“I better get written about on that blog”

That’s what Mom jokingly told me last night as she carried laundry downstairs to be sorted and washed. You see, we were talking about how much she spoils me. Well… I don’t really think spoil is the right word though. It’s not like she just gives me anything I want and I never have to work for anything. I mean, I actually do a lot of work around here. In addition to my full-time job as a student/novelist, I cook, clean, take care of pets, whatever. (Call me weird, but I actually kind of like having to do that stuff. It makes me feel all old-fashioned and in-charge.) But Mom is always… ah, here’s the word: nurturing me. Just last night she took me to dance, got me dinner and whisked me away to a beekeeping class I signed up for at the county fair over the summer. She sat in it with me and offered encouragement despite the fact that she does not like bees. Any bees. At all. (Although half the things people think of as bees are really types of wasps. Real, true honeybees are really gentle, especially if they’re just out collecting pollen, because they only sting to protect the nest. If they’re out in the field the nest is not nearby, and so they don’t feel threatened if you come near.) 

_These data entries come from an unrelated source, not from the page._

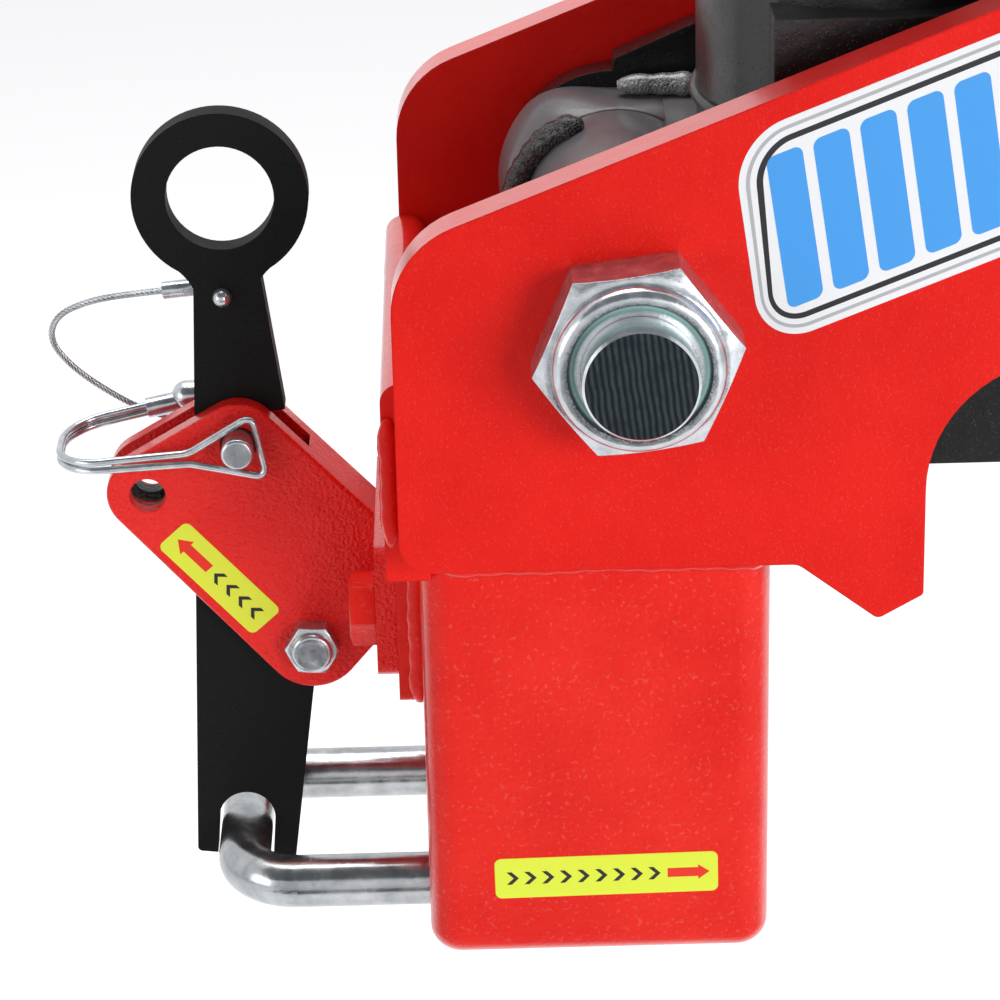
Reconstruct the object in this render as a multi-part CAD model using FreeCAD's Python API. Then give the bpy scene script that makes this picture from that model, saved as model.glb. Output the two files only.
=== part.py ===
# Gooseneck coupler with a ball socket, a hand lever lock and a sprung upper frame.
# Millimetres. +X points to the rear, +Y to the far side, +Z up.
# The origin is the centre of the ball socket's mouth, on the underside of the coupler block.
import FreeCAD, Part
import math
import os

os.makedirs("parts", exist_ok=True)

# Fits
running_gap = 0.05
flat_gap = 0.15
drill_gap = 0.4
beyond = 1.0

# Side plates and the two cross pieces that join them
plate_gap = 139.7
plate_t = 12.7
arm_slope = 21.5
arm_top_z = 250.6
arm_depth = 97.5
arm_front_x = -55.0
arm_end_x = 322.0
arm_bottom_z = 133.9
arm_nose_r = 27.0
arm_end_r = 14.0
heel_x = 91.2
heel_r = 38.0
hook_start_x = 56.0
hook_tip_x = 78.5
hook_tip_z = 116.6
hook_rise = 7.2
nose_front_x = -59.2
nose_t = 12.7
nose_bottom_z = 126.0
nose_top_z = 186.0
seat_x0 = 185.0
seat_x1 = 286.0
seat_top_z = 271.5
seat_t = 9.5
tail_x = 300.0
tail_height = 46.0
tail_drop = 8.0
tail_t = 9.5

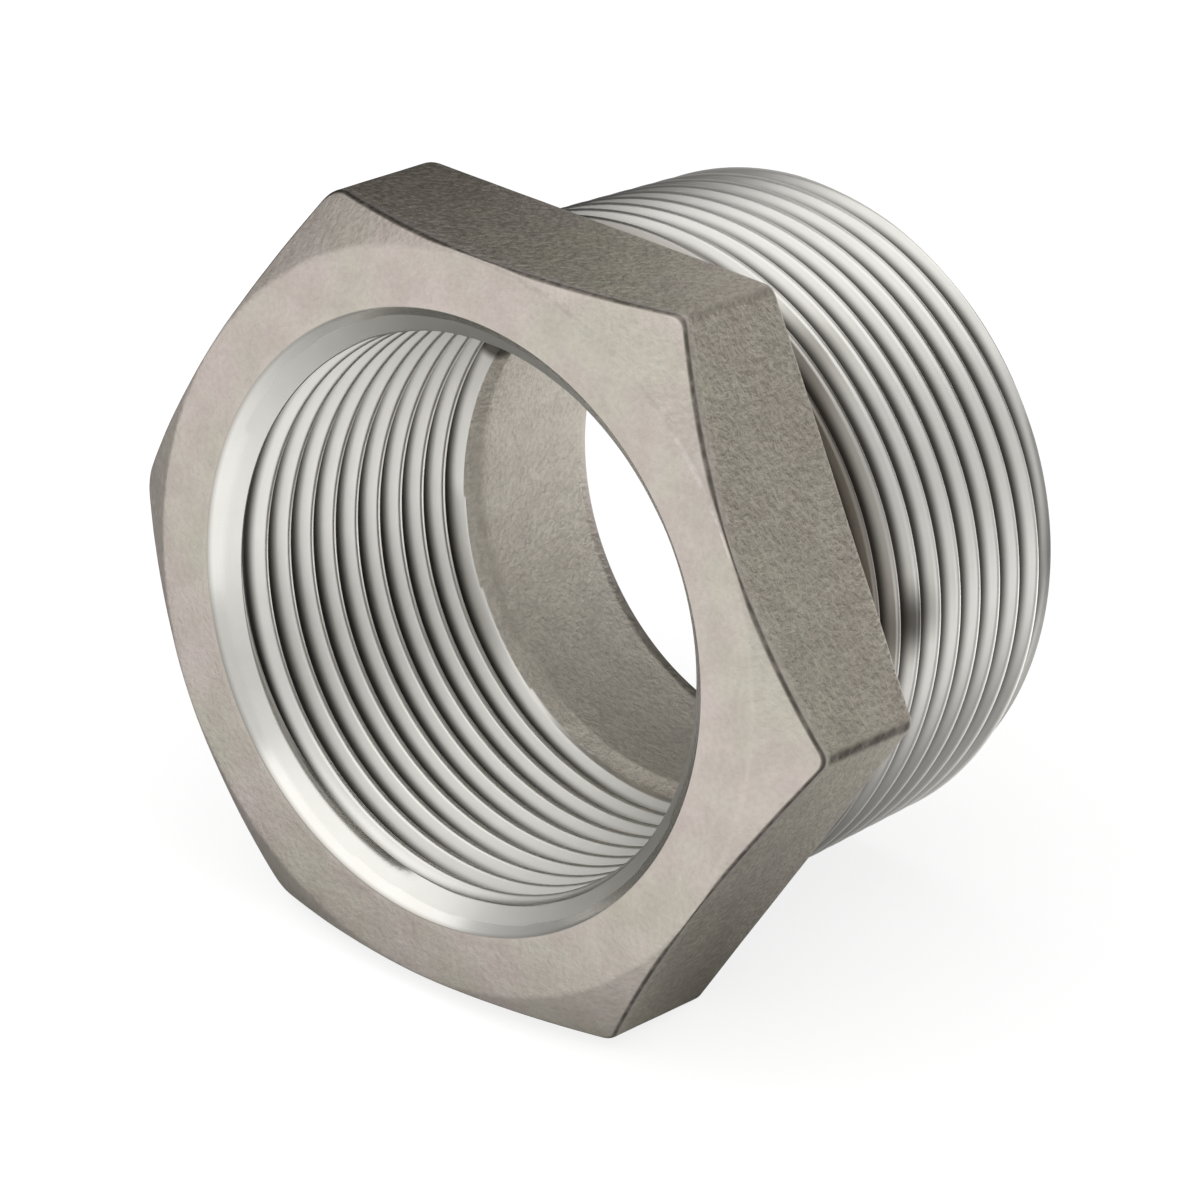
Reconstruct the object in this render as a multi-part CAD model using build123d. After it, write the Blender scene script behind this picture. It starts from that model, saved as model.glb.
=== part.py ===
"""Hex bushing, nominal pipe sizes 1 1/2 outside and 1 1/4 inside, cast stainless steel.

One casting: a hexagonal head for the spanner, a tapered male thread behind it, and a parallel
female thread that enters through the head and ends in a plain cast bore.  The two threads are
modelled at the envelope of their crests, which is what meets the mating pipe first.

The part is drawn upright, with its axis on Z and the head's face at Z = 0, and is then laid down
as it comes to rest: on the rear edge of one hexagon flat and on the end of its male thread.
All lengths are in millimetres.
"""

import math
import os

from build123d import *

os.makedirs("parts", exist_ok=True)

# Overall form
OVERALL_LENGTH = 37.0       # head's face to the end of the male thread
ACROSS_FLATS = 52.0         # spanner size of the head
HEAD_HEIGHT = 12.4          # head's face to its rear face

# Head: cast edges and the conical chamfer round its face
FACE_CIRCLE_DIAMETER = 51.6  # circle that the chamfer leaves flat on the face
FACE_CHAMFER_ANGLE = 33.5    # between the chamfer and the face, in degrees
CORNER_ROUNDING = 1.2        # the six upright edges
REAR_ROUNDING = 0.7          # round the edge of the rear face
ROOT_ROUNDING = 0.8          # where the threaded shank leaves the rear face

# Pipe thread form, the same for both threads: 11 turns to the inch
PITCH = 25.4 / 11
THREAD_DEPTH = 0.640327 * PITCH

# Male thread, R 1 1/2: a taper of 1 in 16 on diameter
MALE_GAUGE_DIAMETER = 47.803  # crest diameter in the gauge plane
MALE_GAUGE_LENGTH = 12.7      # gauge plane to the end of the thread
MALE_TAPER = 1 / 16
LEAD_IN_LENGTH = 1.2          # chamfer at the thread's end, down to its root

# Female thread, Rp 1 1/4: parallel
FEMALE_MAJOR_DIAMETER = 41.910
FEMALE_END = 24.0             # depth of the last full turn
MOUTH_DIAMETER = 43.2         # 90 degree countersink in the face

# Plain cast bore beyond the female thread
CAST_BORE_DIAMETER = 37.0
EXIT_CHAMFER = 0.4

# How far the cutting tools overrun the faces that they cut through
OVERRUN = 1.0

# Sizes that follow from the ones above
female_crest_radius = FEMALE_MAJOR_DIAMETER / 2 - THREAD_DEPTH
cast_bore_radius = CAST_BORE_DIAMETER / 2
mouth_radius = MOUTH_DIAMETER / 2
mouth_depth = mouth_radius - female_crest_radius
shoulder_end = FEMALE_END + female_crest_radius - cast_bore_radius
lead_in_start = OVERALL_LENGTH - LEAD_IN_LENGTH


def male_crest_radius(z):
    """Radius of the male thread's crests at a height above the head's face."""
    from_gauge_plane = OVERALL_LENGTH - MALE_GAUGE_LENGTH - z
    return MALE_GAUGE_DIAMETER / 2 + from_gauge_plane * MALE_TAPER / 2


def head():
    """Hexagon with cast edges, faced by a cone that trims the corners of its front."""
    with BuildPart() as block:
        with BuildSketch() as outline:
            RegularPolygon(ACROSS_FLATS / 2, 6, major_radius=False)
            fillet(outline.vertices(), CORNER_ROUNDING)
        extrude(amount=HEAD_HEIGHT)
        fillet(block.faces().sort_by(Axis.Z)[-1].edges(), REAR_ROUNDING)
        with BuildSketch(Plane.XZ):
            with BuildLine():
                face_radius = FACE_CIRCLE_DIAMETER / 2
                reach = HEAD_HEIGHT / math.tan(math.radians(FACE_CHAMFER_ANGLE))
                Polyline(
                    (0, 0),
                    (face_radius, 0),
                    (face_radius + reach, HEAD_HEIGHT),
                    (0, HEAD_HEIGHT),
                    close=True,
                )
            make_face()
        revolve(axis=Axis.Z, mode=Mode.INTERSECT)
    return block.part


def threaded_shank():
    """Tapered blank of the male thread, with a round root at the head and a lead-in."""
    root_z = HEAD_HEIGHT + ROOT_ROUNDING
    with BuildPart() as shank:
        with BuildSketch(Plane.XZ):
            with BuildLine():
                foot = (male_crest_radius(root_z) + ROOT_ROUNDING, HEAD_HEIGHT)
                top_of_root = (male_crest_radius(root_z), root_z)
                RadiusArc(foot, top_of_root, ROOT_ROUNDING)
                Polyline(
                    top_of_root,
                    (male_crest_radius(lead_in_start), lead_in_start),
                    (male_crest_radius(OVERALL_LENGTH) - THREAD_DEPTH, OVERALL_LENGTH),
                    (0, OVERALL_LENGTH),
                    (0, HEAD_HEIGHT),
                    foot,
                )
            make_face()
        revolve(axis=Axis.Z)
    return shank.part


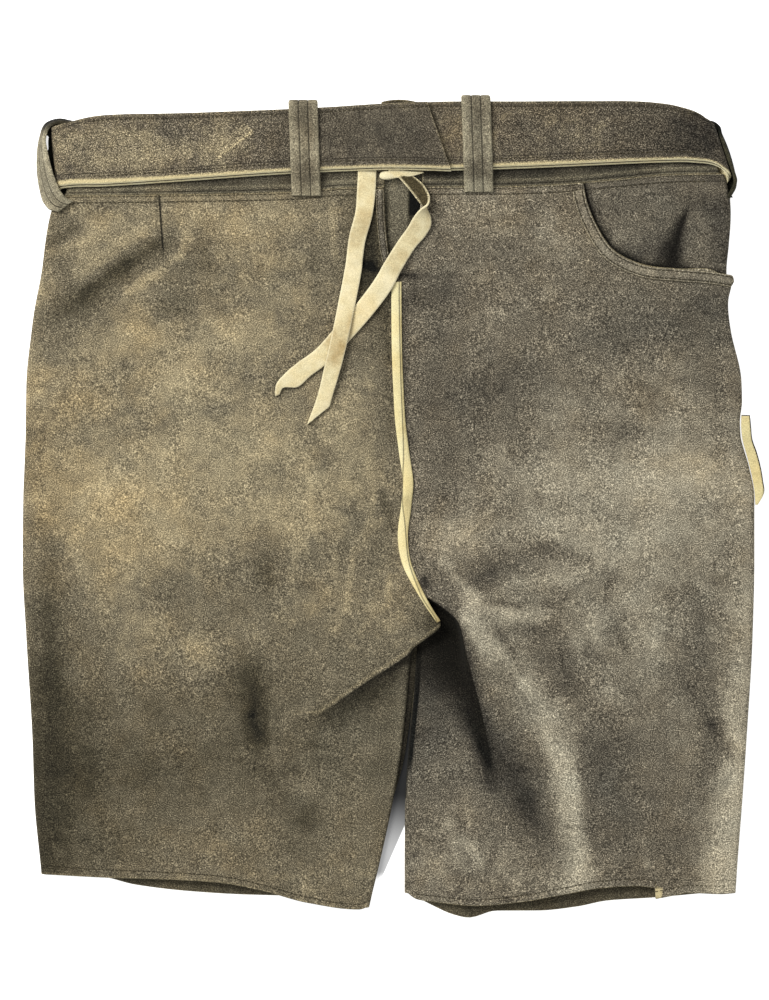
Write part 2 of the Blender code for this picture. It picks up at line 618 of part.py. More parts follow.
def make_pocket_facing():
    """The panel behind the scooped mouth, reaching a little way under the back panel."""
    under = 10.0
    us, vs = spread((0.0, 1.0, 9)), spread((0.0, 1.0, 8))

    def top(f):
        start_x, stop_x = SCOOP[0].x - 8.0, 226.0 - side_radius(226.0)
        x = start_x + (stop_x - start_x) * f
        return np.stack([x, flow(WAIST, "x", "y", x) - SEAM], axis=1)

    def bottom(f):
        x = 150.0 + (227.8 - side_radius(150.0) - 150.0) * f
        return np.stack([x, 164.0 - under + 3.4 * smooth((f - 0.6) / 0.4)], axis=1)
    start, foot = top(np.array([0.0]))[0], bottom(np.array([0.0]))[0]
    inner_line = np.array([start, (126.0, 200.0), (133.0, 178.0), foot])

    def inner(f):
        return flow_line(inner_line, f)
    corner, end = top(np.array([1.0]))[0], bottom(np.array([1.0]))[0]

    def outer(f):
        y = corner[1] + (end[1] - corner[1]) * f
        x = flow(SIDES, "y", "right", y) - side_radius(y)
        ease = (corner[0] - x[0]) * (1.0 - f) + (end[0] - x[-1]) * f
        return np.stack([x + ease, y], axis=1)
    flat = patch(top, bottom, inner, outer, us, vs)
    dip = 0.5 * smooth(vs / 0.3)[:, None] * (1.0 - smooth((us - 0.7) / 0.3))[None, :]
    z = back_top(flat[..., 0], flat[..., 1], "right") - dip
    grid = np.dstack([flat[..., 0], flat[..., 1], z])
    wall("pocket_facing", add_side_roll(grid, 1.0, downward=True), SUEDE, LEATHER)


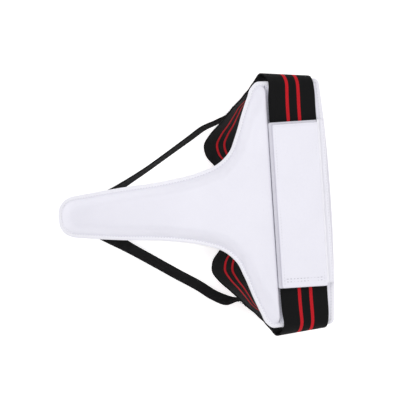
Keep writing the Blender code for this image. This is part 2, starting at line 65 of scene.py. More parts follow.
LINING = 0.0010
BINDING = 0.0008
SEAM_ALLOWANCE = 0.0035
CROWN_HEIGHT = 0.0170
TIP_CROWN_HEIGHT = 0.0125
SHOULDER = 0.0125
WAIST_MARGIN = 0.0014  # flat margin beside the seam with the yoke
WAIST_SHOULDER = 0.0050
WAIST_BULGE = (0.0060, 0.0160)  # how far the saddle leans over that seam, and from how far back
YOKE_FOAM = 0.0030
YOKE_SHOULDER = 0.0040
FLAP_SIZE = (0.0484, 0.1766)
FLAP_Y = -0.0016  # the flap sits a little towards the right hip
FLAP_MARGIN = 0.0084
FLAP_LEVEL = 0.0124  # middle of the flap above the guard's back
HOOK_TAPE = (0.0160, 0.1400, 0.0010)  # width, length and thickness
LOOP_TAPE = (0.0200, 0.1480, 0.0010)
HIP_DROP = 0.0050
FLAT_HALF_WIDTH = 0.6 * WING_HALF_WIDTH
BEND_START = 0.0230
GAP = 0.0003
SEAM_GAP = 0.0006
BINDING_GAP = 0.0007

TIP_X = -GUARD_LENGTH / 2
WAIST_X = GUARD_LENGTH / 2
YOKE_X = WAIST_X - YOKE_DEPTH
SADDLE_X = YOKE_X - SEAM_GAP
SADDLE_LENGTH = SADDLE_X - TIP_X
FLANGE_TOP = LINING + GAP + SKIN
YOKE_TOP = LINING + GAP + YOKE_FOAM + GAP + SKIN
STANDING_BAND = BAND_WIDTH * math.sin(math.radians(79))
BACK_HEIGHT = STANDING_BAND + 0.009
TONGUE_DROP = BACK_HEIGHT - BINDING_GAP - BINDING - 0.0010
FLAP_X = WAIST_X - FLAP_MARGIN - FLAP_SIZE[0] / 2
FLAP_FREE_X = FLAP_X - FLAP_SIZE[0] / 2
FLAP_HINGE_X = FLAP_X + FLAP_SIZE[0] / 2
BAND_X = FLAP_X - 0.0016
BAND_LEVEL = YOKE_TOP + GAP + BAND_THICKNESS / 2
BAND_TOP = BAND_LEVEL + BAND_THICKNESS / 2
HINGE = (FLAP_HINGE_X + 0.0011, 0.0123)  # x, and height above the guard's back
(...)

She takes me to writer’s group and when I’m being critiqued she takes notes for me. She edits draft after draft of my novels. She diligently looks for solo dresses on the internet, helps me practice my hard shoe dances in front of a mirror, and takes me to dance twice a week. She’s signe dme up for/ecnouraged me in so many activities throughout my life that, if she hadn’t I think I would be just a boring sort of person now. I mean I would have like no interests such as flute, dance, knitting, writing, botany, beekeeping… I owe her a lot. It makes me sad when she feels like she’s a bad mom because she forgot to do something (like help me with algebra… yeah I was real broke up about that) or whatever.

Also, she is very funny. I don’t know why but she cracks me up. We have a lot of inside jokes, I guess because we spend so much time together, and a lot of people might think it’s weird but I’m glad that we’re so close.

So, anyway, Mom– I’d basically be lost without you. You’re incredible.